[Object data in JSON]
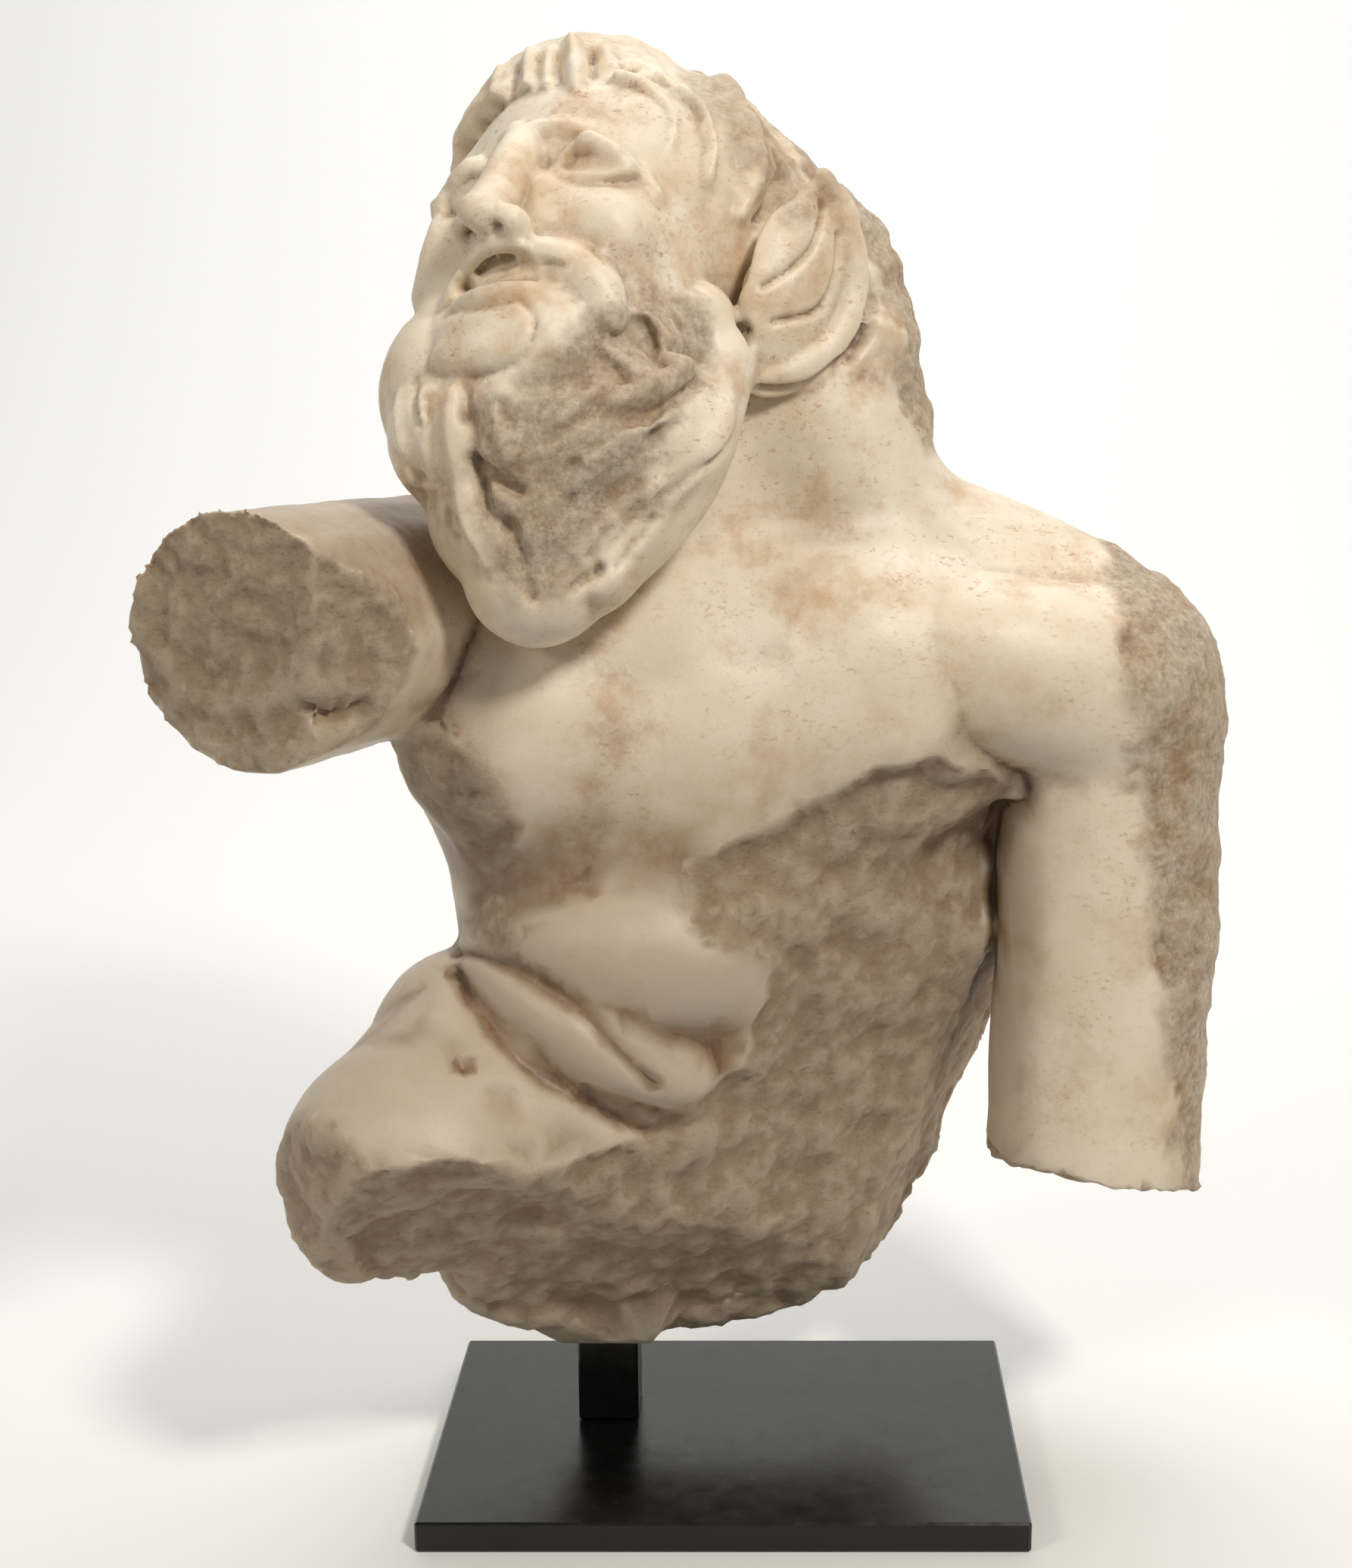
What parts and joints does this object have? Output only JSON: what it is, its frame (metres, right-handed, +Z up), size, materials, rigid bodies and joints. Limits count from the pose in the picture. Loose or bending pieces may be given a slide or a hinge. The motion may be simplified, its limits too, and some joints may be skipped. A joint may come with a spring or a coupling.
{
  "type": "marble satyr statue fragment",
  "caption": "Broken marble figure of a bearded satyr with a goat's ear, arm stumps and a thigh, held on a square post over a flat plate",
  "frame": {"origin": "middle of the plate's underside", "axes": "+X along the plate's long side to the viewer's right, +Y away from the viewer, +Z up; the figure's chest faces -Y"},
  "size_m": [0.2594, 0.1387, 0.3659],
  "materials": {
    "marble": "satin",
    "black_paint": "satin"
  },
  "bodies": {
    "root": {"marble_satyr": "marble", "square_post": "black_paint", "base_plate": "black_paint"}
  },
  "joints": []
}
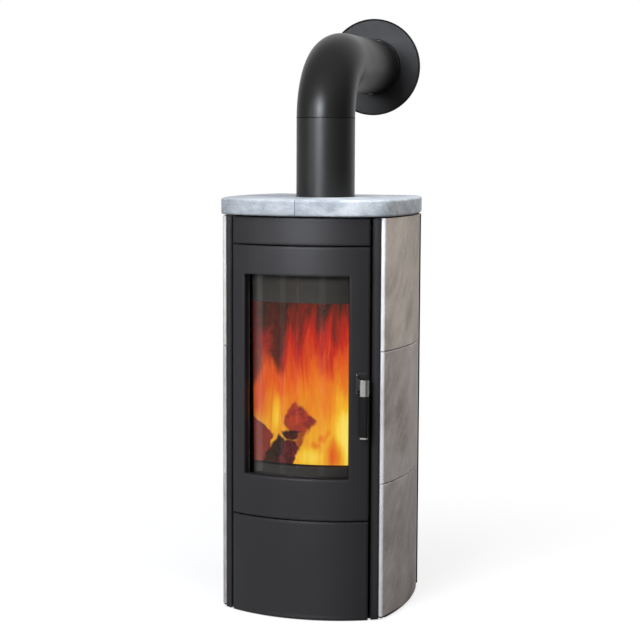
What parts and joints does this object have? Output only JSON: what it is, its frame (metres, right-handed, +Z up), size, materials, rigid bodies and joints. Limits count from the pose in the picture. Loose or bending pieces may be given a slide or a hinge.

[PROBLEM] From the records above, extract each line exactly as shown.

[SOLUTION TO THE PROBLEM]
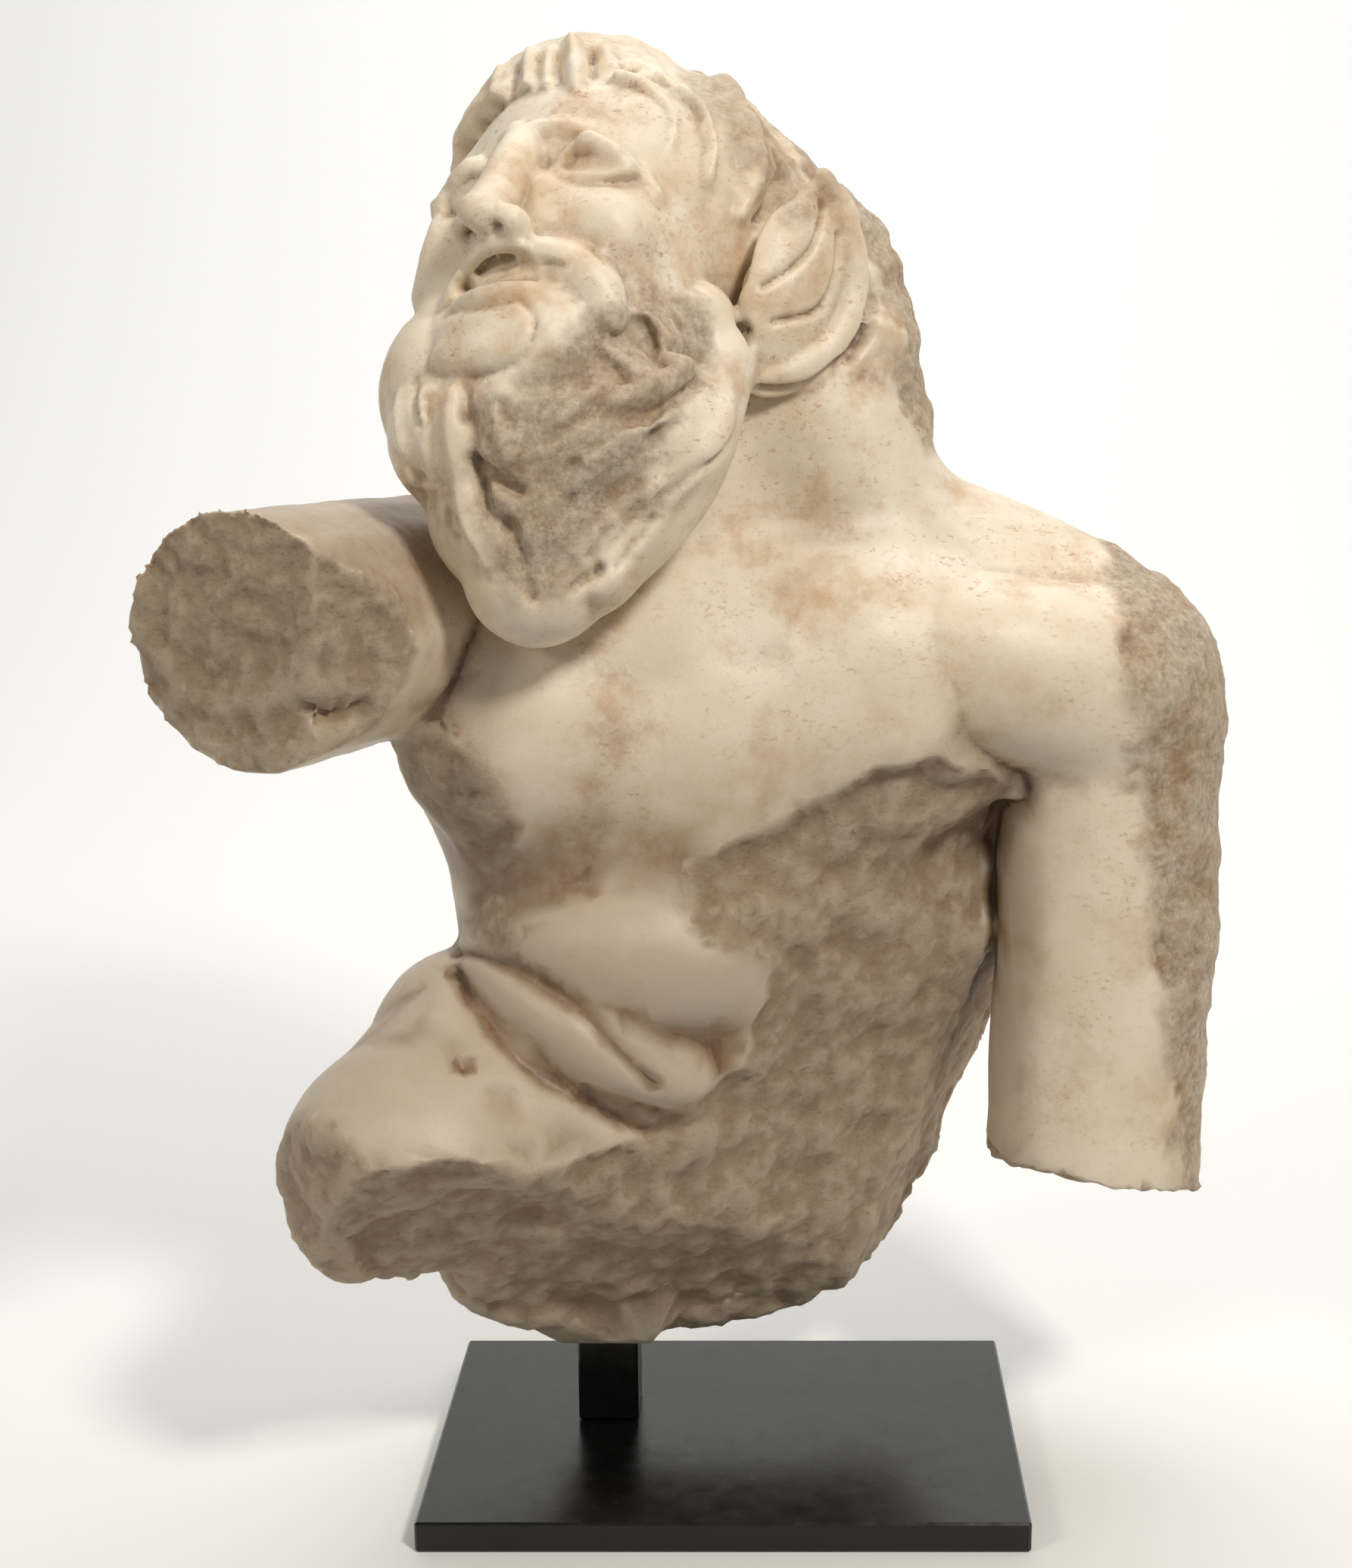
What parts and joints does this object have? Output only JSON: what it is, its frame (metres, right-handed, +Z up), size, materials, rigid bodies and joints. Limits count from the pose in the picture. Loose or bending pieces may be given a slide or a hinge. The motion may be simplified, its limits too, and some joints may be skipped. A joint may come with a spring or a coupling.
{
  "type": "marble satyr statue fragment",
  "caption": "Broken marble figure of a bearded satyr with a goat's ear, arm stumps and a thigh, held on a square post over a flat plate",
  "frame": {"origin": "middle of the plate's underside", "axes": "+X along the plate's long side to the viewer's right, +Y away from the viewer, +Z up; the figure's chest faces -Y"},
  "size_m": [0.2594, 0.1387, 0.3659],
  "materials": {
    "marble": "satin",
    "black_paint": "satin"
  },
  "bodies": {
    "root": {"marble_satyr": "marble", "square_post": "black_paint", "base_plate": "black_paint"}
  },
  "joints": []
}
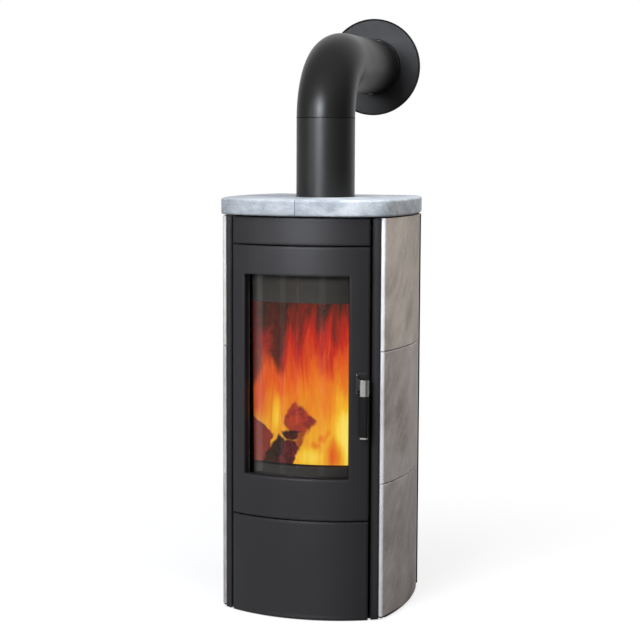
What parts and joints does this object have? Output only JSON: what it is, its frame (metres, right-handed, +Z up), size, materials, rigid bodies and joints. Limits count from the pose in the picture. Loose or bending pieces may be given a slide or a hinge.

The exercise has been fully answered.